Das Kribbeln kommt spätestens in dem Moment, in dem wir die Plastiktüte aufreißen. Wenn man nicht so genau hinsieht, könnte es beinahe eine Ray Ban sein! Ist es aber nicht, hat auch nur einen Euro fünzig gekostet. Es ist nämlich eine 3D Brille, denn wir schauen uns jetzt einen Film in 3D an. Nicht “Avatar”, soweit geht die Bereitschaft, die Anspruchsschwelle zu senken an diesem Freitagabend nicht, sondern “Alice im Wunderland.” Schon die Werbung knallt uns total weg, da sieht plötzlich sogar das Logo eines Sportwagenherstellers sehr fancy aus.
Und dann der Film! Erste Enttäuschung: Die Story hat nur noch in Ansätzen etwas mit dem Original respektive dem Disneyfilm gemein (“Disney hat mir unrealistische Vorstellungen von Liebe (?) vermittelt-“). Ich kann nicht aufhören, auf Alices Brüste zu starren – war sie nicht eigentlich sieben Jahre alt? Bei genauer Betrachtung ist die ein oder andere Anspielung zu erkennen- wie war das noch mit Leviathan? “Es ist besser gefürchtet als geliebt zu werden”, ruft die böse Herzkönigin und bittet um ein Schwein, damit das ihre Verspannungen in den Füßen lindert (ich frage mich, wie sich verspannte Füße wohl anfühlen). Dann: Auftritt Dideldei und Dideldum und der erneute Befehl: “Sag etwas! Los, sag etwas Lustiges!” In Anbetracht des anwesenden Schweins drängt sich der Vergleich zu Godot gerade zu auf. Dann ist da noch die gute Schwester der Herzkönigin, die wohl auch der Fantasie von Burton entspringt, die sehr magersüchtige, sehr unvorteilhaft geschminkte Anne Hatheway.
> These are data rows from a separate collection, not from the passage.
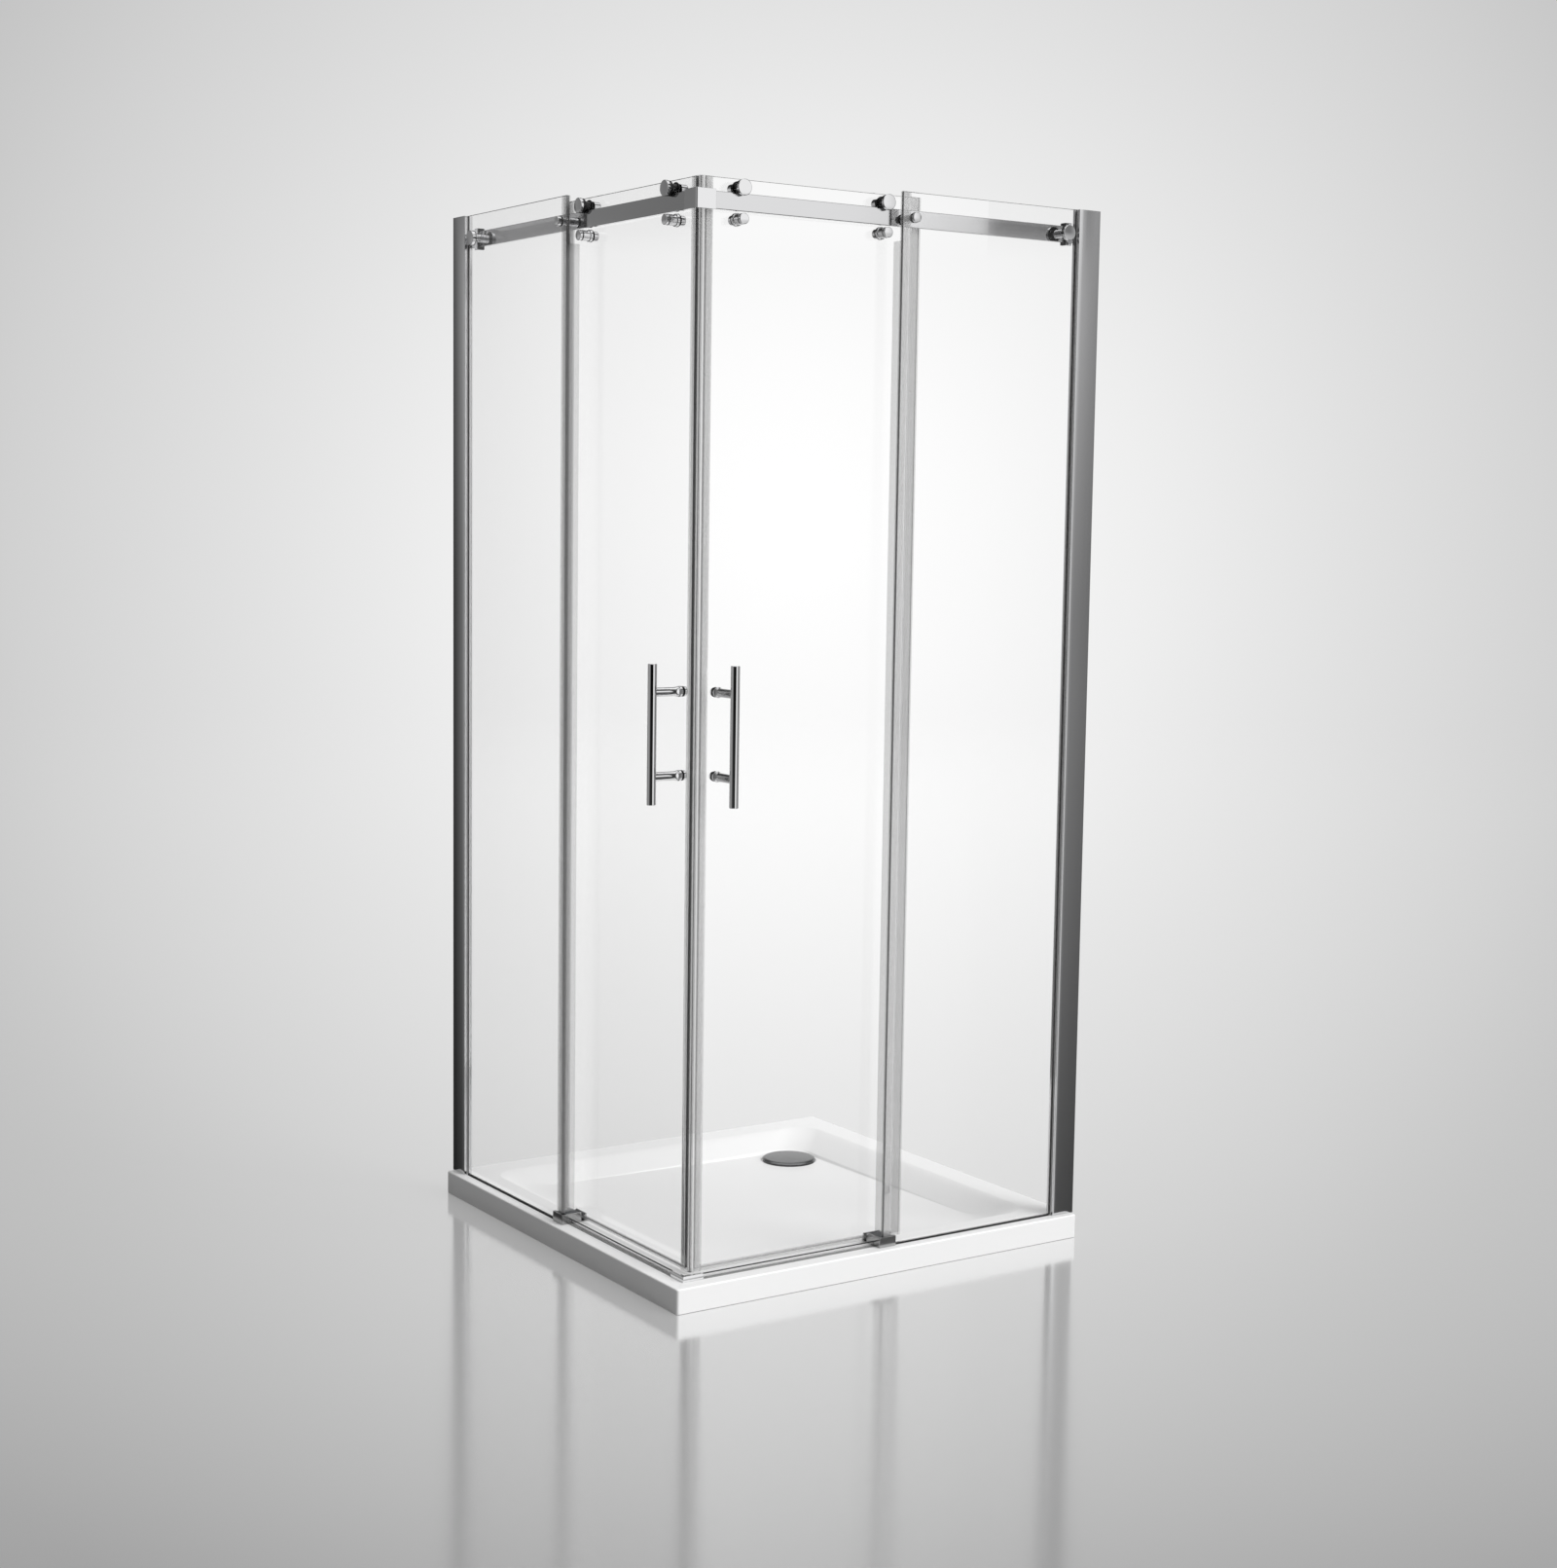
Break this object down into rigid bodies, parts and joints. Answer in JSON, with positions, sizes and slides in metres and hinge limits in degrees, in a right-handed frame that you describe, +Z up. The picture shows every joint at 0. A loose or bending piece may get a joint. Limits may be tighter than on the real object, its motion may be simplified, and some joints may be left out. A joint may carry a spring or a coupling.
{
  "type": "corner-entry shower screen",
  "caption": "Square corner-entry shower screen on a low tray: fixed glass panes at the walls and sliding glass doors on top rollers that meet at the front corner.",
  "frame": {"origin": "on the floor, under the middle of the whole screen seen from above", "axes": "+Z up; the right-hand run faces -Y and the left-hand run faces -X; the walls stand at +X and +Y"},
  "size_m": [0.911, 0.911, 1.945],
  "materials": {
    "tray_resin": "gel-coated cast resin, satin white",
    "chrome": "mirror chrome plating",
    "polished_rail": "stainless bar, mirror polished",
    "bright_profile": "bright-dipped, chrome-effect extrusion",
    "mill_channel": "mill finish extrusion",
    "clear_glass": "clear toughened, polished edges",
    "clear_seal": "clear soft extrusion",
    "black_rubber": "black moulded rubber",
    "magnet": "black magnetic rubber strip",
    "black_plastic": "turned black acetal",
    "dark_plastic": "moulded dark grey nylon",
    "strainer_plastic": "moulded grey plastic"
  },
  "bodies": {
    "enclosure": {"shower_tray": "tray_resin", "drain_flange": "chrome", "rail_corner_block": "chrome", "water_bar_corner": "chrome", "rail_stops": "chrome", "standoff_caps": "chrome", "standoff_sleeves": "chrome", "right_guide_clip": "chrome", "left_guide_clip": "chrome", "right_water_bar": "chrome", "left_water_bar": "chrome", "right_rail": "polished_rail", "left_rail": "polished_rail", "right_wall_profile": "bright_profile", "left_wall_profile": "bright_profile", "right_wall_channel": "mill_channel", "left_wall_channel": "mill_channel", "right_fixed_glass": "clear_glass", "left_fixed_glass": "clear_glass", "right_edge_seal": "clear_seal", "left_edge_seal": "clear_seal", "right_glazing_gasket": "clear_seal", "left_glazing_gasket": "clear_seal", "right_sill_seal": "black_rubber", "left_sill_seal": "black_rubber", "stop_pads": "black_rubber", "bedding_gaskets": "black_rubber", "guide_inserts": "dark_plastic", "profile_plugs": "dark_plastic"},
    "right_door": {"right_door_glass": "clear_glass", "right_magnet_seal": "clear_seal", "right_magnet_strip": "magnet", "right_rear_seal": "clear_seal", "right_bottom_seal": "clear_seal", "right_handle_bar": "chrome", "right_handle_posts": "chrome", "right_inner_caps": "chrome", "right_roller_axles": "chrome", "right_roller_caps": "chrome", "right_jump_studs": "chrome"},
    "right_front_wheel": {"right_front_wheel": "black_plastic"},
    "right_rear_wheel": {"right_rear_wheel": "black_plastic"},
    "left_door": {"left_door_glass": "clear_glass", "left_magnet_seal": "clear_seal", "left_magnet_strip": "magnet", "left_rear_seal": "clear_seal", "left_bottom_seal": "clear_seal", "left_handle_bar": "chrome", "left_handle_posts": "chrome", "left_inner_caps": "chrome", "left_roller_axles": "chrome", "left_roller_caps": "chrome", "left_jump_studs": "chrome"},
    "left_front_wheel": {"left_front_wheel": "black_plastic"},
    "left_rear_wheel": {"left_rear_wheel": "black_plastic"},
    "drain_cover": {"drain_cover": "chrome", "hair_strainer": "strainer_plastic"}
  },
  "joints": [
    {"name": "right_door_slide", "type": "slide", "parent": "enclosure", "child": "right_door", "axis": [1, 0, 0], "range_m": [0, 0.335]},
    {"name": "left_door_slide", "type": "slide", "parent": "enclosure", "child": "left_door", "axis": [0, 1, 0], "range_m": [0, 0.335]},
    {"name": "right_front_wheel_spin", "type": "hinge", "parent": "right_door", "child": "right_front_wheel", "pos_m": [-0.3175, -0.402, 1.9252], "axis": [0, 1, 0], "continuous": true},
    {"name": "right_rear_wheel_spin", "type": "hinge", "parent": "right_door", "child": "right_rear_wheel", "pos_m": [-0.0165, -0.402, 1.9252], "axis": [0, 1, 0], "continuous": true},
    {"name": "left_front_wheel_spin", "type": "hinge", "parent": "left_door", "child": "left_front_wheel", "pos_m": [-0.402, -0.3175, 1.9252], "axis": [1, 0, 0], "continuous": true},
    {"name": "left_rear_wheel_spin", "type": "hinge", "parent": "left_door", "child": "left_rear_wheel", "pos_m": [-0.402, -0.0165, 1.9252], "axis": [1, 0, 0], "continuous": true},
    {"name": "drain_cover_lift", "type": "slide", "parent": "enclosure", "child": "drain_cover", "axis": [0, 0, 1], "range_m": [0, 0.06]}
  ],
  "couplings": [
    {"joint": "right_front_wheel_spin", "follows": "right_door_slide", "rad_per_m": 112.36},
    {"joint": "right_rear_wheel_spin", "follows": "right_door_slide", "rad_per_m": 112.36},
    {"joint": "left_front_wheel_spin", "follows": "left_door_slide", "rad_per_m": -112.36},
    {"joint": "left_rear_wheel_spin", "follows": "left_door_slide", "rad_per_m": -112.36}
  ]
}
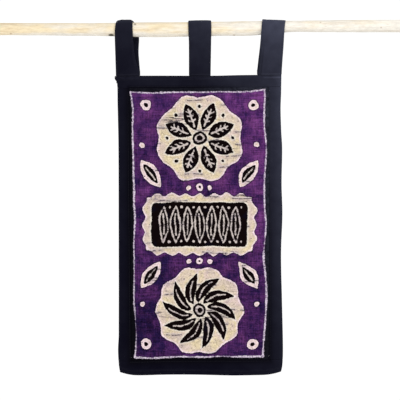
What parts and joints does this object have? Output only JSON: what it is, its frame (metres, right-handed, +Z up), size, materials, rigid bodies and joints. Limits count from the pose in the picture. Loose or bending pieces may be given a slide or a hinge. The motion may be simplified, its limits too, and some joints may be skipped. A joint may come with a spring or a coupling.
{
  "type": "batik wall hanging on a wooden rod",
  "caption": "Tall batik cloth panel with a dark sewn border, hung by folded cloth tabs from a peeled wooden rod.",
  "frame": {"origin": "on the rod's axis at the middle of the rod's length", "axes": "+X along the rod towards the viewer's right, +Y towards the wall behind, +Z up; the picture side faces -Y"},
  "size_m": [0.92, 0.036, 0.7442],
  "materials": {
    "peeled_wood": "matte, peeled and sanded",
    "black_cotton": "matte with a faint sheen",
    "batik_cotton": "matte, dyed with a wax resist"
  },
  "bodies": {
    "root": {"rod": "peeled_wood", "tab_left": "black_cotton", "tab_centre": "black_cotton", "tab_right": "black_cotton", "border_top": "black_cotton", "border_bottom": "black_cotton", "border_left": "black_cotton", "border_right": "black_cotton", "batik_panel": "batik_cotton"}
  },
  "joints": []
}
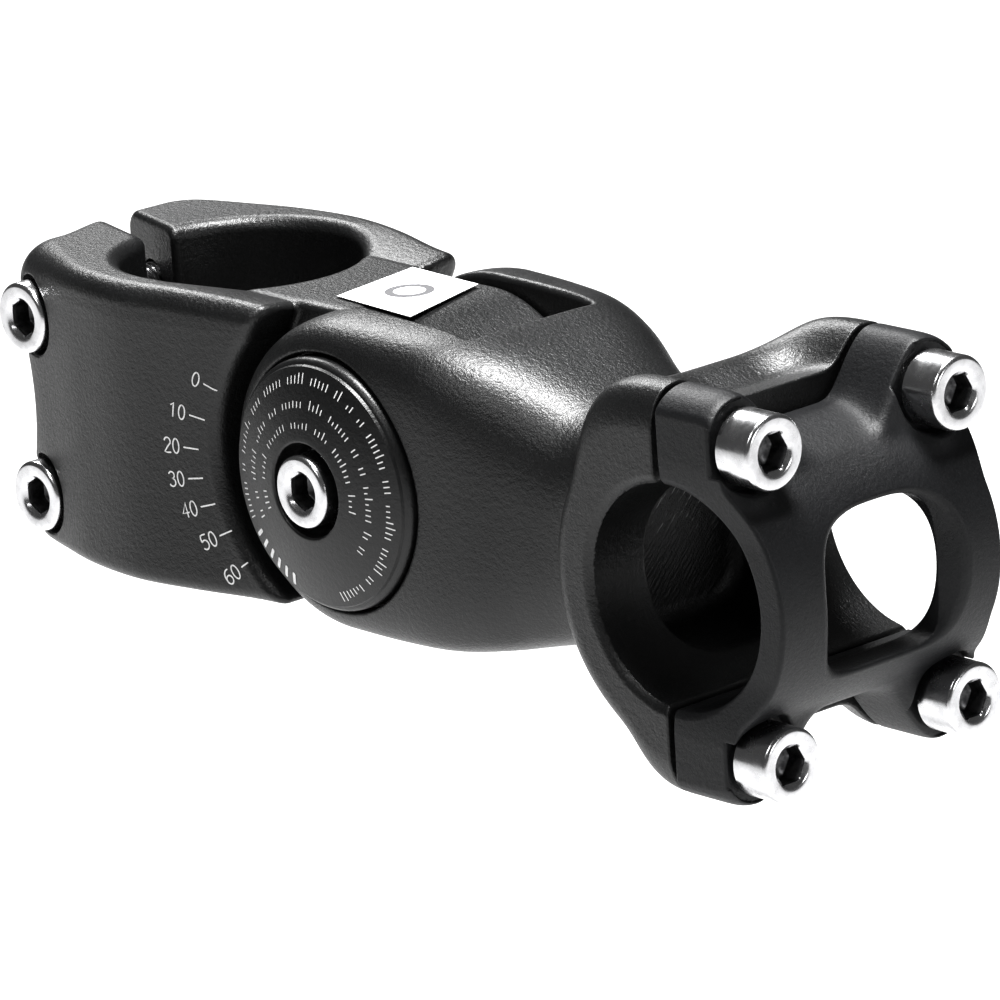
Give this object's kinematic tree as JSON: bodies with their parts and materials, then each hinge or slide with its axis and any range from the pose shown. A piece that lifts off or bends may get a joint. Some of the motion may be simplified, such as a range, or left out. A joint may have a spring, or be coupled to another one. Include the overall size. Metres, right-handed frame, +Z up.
{
  "type": "adjustable handlebar stem",
  "caption": "Adjustable-angle bicycle stem: a split steerer clamp and a forked arm that tilts about a cross bolt, with a handlebar clamp closed by a front plate.",
  "frame": {"origin": "on the steerer tube's axis, level with the axis the arm tilts about", "axes": "+X forward from the steerer tube to the handlebar, +Z up along the steerer tube, -Y the rider's right"},
  "size_m": [0.1343, 0.0438, 0.0464],
  "materials": {
    "anodised_black": "satin black anodised",
    "cap_black": "satin black anodised, with white print",
    "bright_screw": "bright plated",
    "zinc_steel": "zinc plated"
  },
  "bodies": {
    "rear_clamp": {"steerer_clamp": "anodised_black", "tongue_ring_right": "zinc_steel", "tongue_ring_left": "zinc_steel", "pivot_sleeve": "zinc_steel"},
    "arm": {"tilt_arm": "anodised_black", "faceplate": "anodised_black", "pivot_cap_right": "cap_black", "pivot_cap_left": "cap_black", "pivot_nut": "bright_screw", "pivot_washer_right": "zinc_steel", "pivot_washer_left": "zinc_steel", "fork_ring_right": "zinc_steel", "fork_ring_left": "zinc_steel"},
    "pinch_screw_upper": {"pinch_bolt_upper": "bright_screw"},
    "pinch_screw_lower": {"pinch_bolt_lower": "bright_screw"},
    "pivot_screw": {"pivot_bolt": "bright_screw"},
    "face_screw_upper_right": {"faceplate_bolt_upper_right": "bright_screw"},
    "face_screw_upper_left": {"faceplate_bolt_upper_left": "bright_screw"},
    "face_screw_lower_right": {"faceplate_bolt_lower_right": "bright_screw"},
    "face_screw_lower_left": {"faceplate_bolt_lower_left": "bright_screw"}
  },
  "joints": [
    {"name": "arm_tilt", "type": "hinge", "parent": "rear_clamp", "child": "arm", "pos_m": [0.034, 0, 0], "axis": [0, -1, 0], "range_deg": [0, 60]},
    {"name": "pinch_upper_turn", "type": "hinge", "parent": "rear_clamp", "child": "pinch_screw_upper", "pos_m": [-0.0209, -0.0123, 0.011], "axis": [0, -1, 0], "continuous": true},
    {"name": "pinch_lower_turn", "type": "hinge", "parent": "rear_clamp", "child": "pinch_screw_lower", "pos_m": [-0.0209, -0.0123, -0.011], "axis": [0, -1, 0], "continuous": true},
    {"name": "pivot_bolt_turn", "type": "hinge", "parent": "arm", "child": "pivot_screw", "pos_m": [0.034, -0.0169, 0], "axis": [0, -1, 0], "continuous": true},
    {"name": "face_upper_right_turn", "type": "hinge", "parent": "arm", "child": "face_screw_upper_right", "pos_m": [0.0984, -0.0141, 0.0145], "axis": [1, 0, 0], "continuous": true},
    {"name": "face_upper_left_turn", "type": "hinge", "parent": "arm", "child": "face_screw_upper_left", "pos_m": [0.0984, 0.0141, 0.0145], "axis": [1, 0, 0], "continuous": true},
    {"name": "face_lower_right_turn", "type": "hinge", "parent": "arm", "child": "face_screw_lower_right", "pos_m": [0.0984, -0.0141, -0.0205], "axis": [1, 0, 0], "continuous": true},
    {"name": "face_lower_left_turn", "type": "hinge", "parent": "arm", "child": "face_screw_lower_left", "pos_m": [0.0984, 0.0141, -0.0205], "axis": [1, 0, 0], "continuous": true}
  ]
}
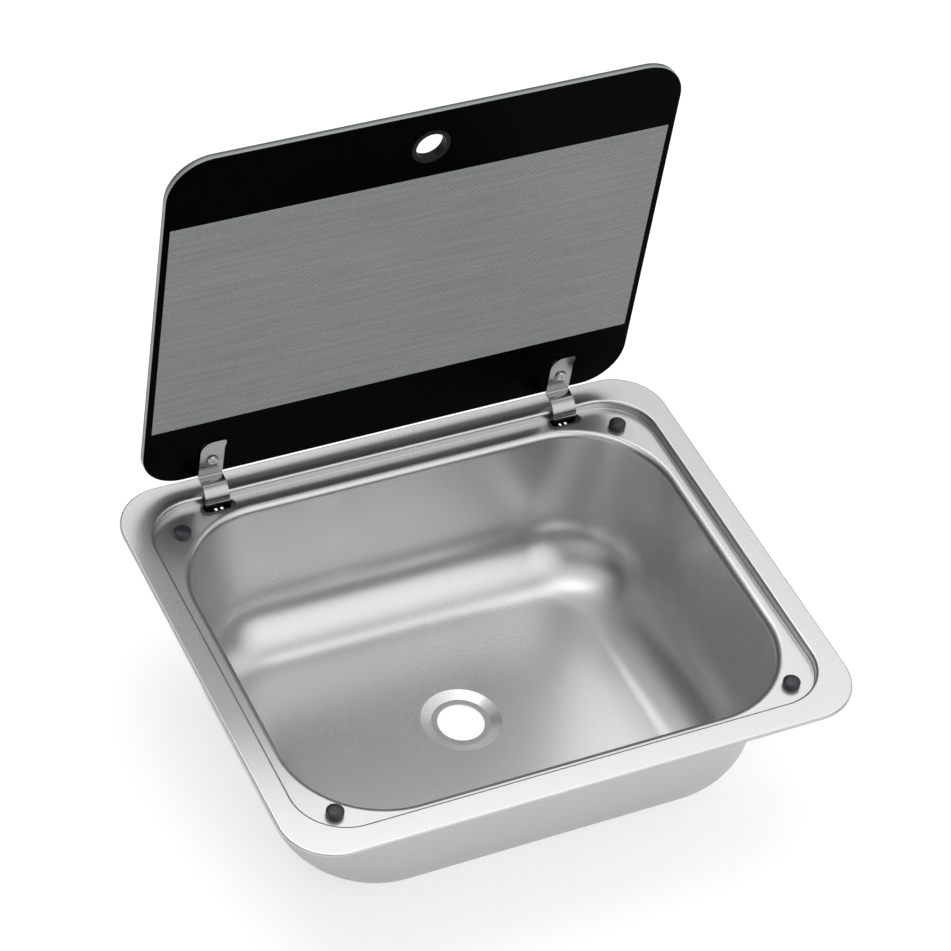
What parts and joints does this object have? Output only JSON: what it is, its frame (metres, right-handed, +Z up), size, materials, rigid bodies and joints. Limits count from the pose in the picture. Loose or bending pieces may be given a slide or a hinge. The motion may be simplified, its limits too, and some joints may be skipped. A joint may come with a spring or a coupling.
{
  "type": "kitchen sink with glass lid",
  "caption": "Drop-in rectangular pressed steel sink with a deep rounded bowl, a recessed ledge and a hinged black-edged glass lid.",
  "frame": {"origin": "centre of the rim, on the worktop's surface that the rim rests on", "axes": "+X to the right, +Y towards the hinges, +Z up out of the bowl"},
  "size_m": [0.422, 0.3509, 0.4434],
  "materials": {
    "stainless": "satin pressed stainless",
    "lid_glass": "toughened glass, back printed black with a halftone window",
    "black_plastic": "moulded, satin",
    "arm_steel": "tumbled stainless strip",
    "fixing_steel": "bright plated",
    "buffer_rubber": "soft moulded rubber",
    "seal_foam": "closed-cell foam",
    "clear_plastic": "natural nylon"
  },
  "bodies": {
    "sink": {"sink_bowl": "stainless", "rim_seal": "seal_foam", "rear_seal": "seal_foam", "buffer_front_left": "buffer_rubber", "buffer_front_right": "buffer_rubber", "buffer_rear_left": "buffer_rubber", "buffer_rear_right": "buffer_rubber", "hinge_bezel_left": "black_plastic", "hinge_pocket_left": "black_plastic", "hinge_pin_left": "fixing_steel", "pin_ring_left": "fixing_steel", "friction_washers_left": "fixing_steel", "hinge_bezel_right": "black_plastic", "hinge_pocket_right": "black_plastic", "hinge_pin_right": "fixing_steel", "pin_ring_right": "fixing_steel", "friction_washers_right": "fixing_steel"},
    "lid": {"glass_lid": "lid_glass", "finger_grommet": "black_plastic", "hinge_arm_left": "arm_steel", "arm_pad_left": "clear_plastic", "glass_bush_left": "clear_plastic", "glass_screw_left": "fixing_steel", "cap_washer_left": "clear_plastic", "cap_nut_left": "fixing_steel", "hinge_arm_right": "arm_steel", "arm_pad_right": "clear_plastic", "glass_bush_right": "clear_plastic", "glass_screw_right": "fixing_steel", "cap_washer_right": "clear_plastic", "cap_nut_right": "fixing_steel"}
  },
  "joints": [
    {"name": "lid_hinge", "type": "hinge", "parent": "sink", "child": "lid", "pos_m": [0, 0.16366, -0.0038], "axis": [1, 0, 0], "range_deg": [0, 87]}
  ]
}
Der Running Gag besteht darin, die Physiognomie ihrer Schwester auf deren übergroßen Kopf zu reduzieren, dabei ist klar, dass das Problem eher bei Anne liegt. Auch deren Ausdrucksweise ist irritierend oder die Übersetzung hat bei “Fahr wohl, Alice!” wohl nicht so ganz geklappt.
Zügig steuert die Handlung auf den Endpunkt zu; das Mädchen hinter uns hat offensichtlich schon zu viel von dem Didelumdings getrunken, denn sie hängt Kopf über auf dem Sitz vor ihr, die Haare sind ihr ins Gesicht gefallen und in Kombination mit der Ray Ban versetzt uns dieser Anblick in Entzücken. Alice kämpft währenddessen in einer fetischartigen Ritterrüstung gegen das Tier mit dem keinesfalls zu erinnernden Namen. Sie gewinnt und ich stelle mir vor, wie man die Rüstung mit spitzen Ausbuchtungen im Stil von Gaultiers Outfit für Madonna noch weiter ausreizen hätte können.
Die 3D-Sache entschädigt für vieles. Trotzdem komme ich zu dem Entschluss, dass der Film von Disney unübertrefflich bleibt. Beim Rausgehen laufen wir zielstrebig am Schild vorbei, auf dem steht: “Bitte geben Sie hier Ihre Brillen ab!” Damit werden wir noch viel Spaß haben.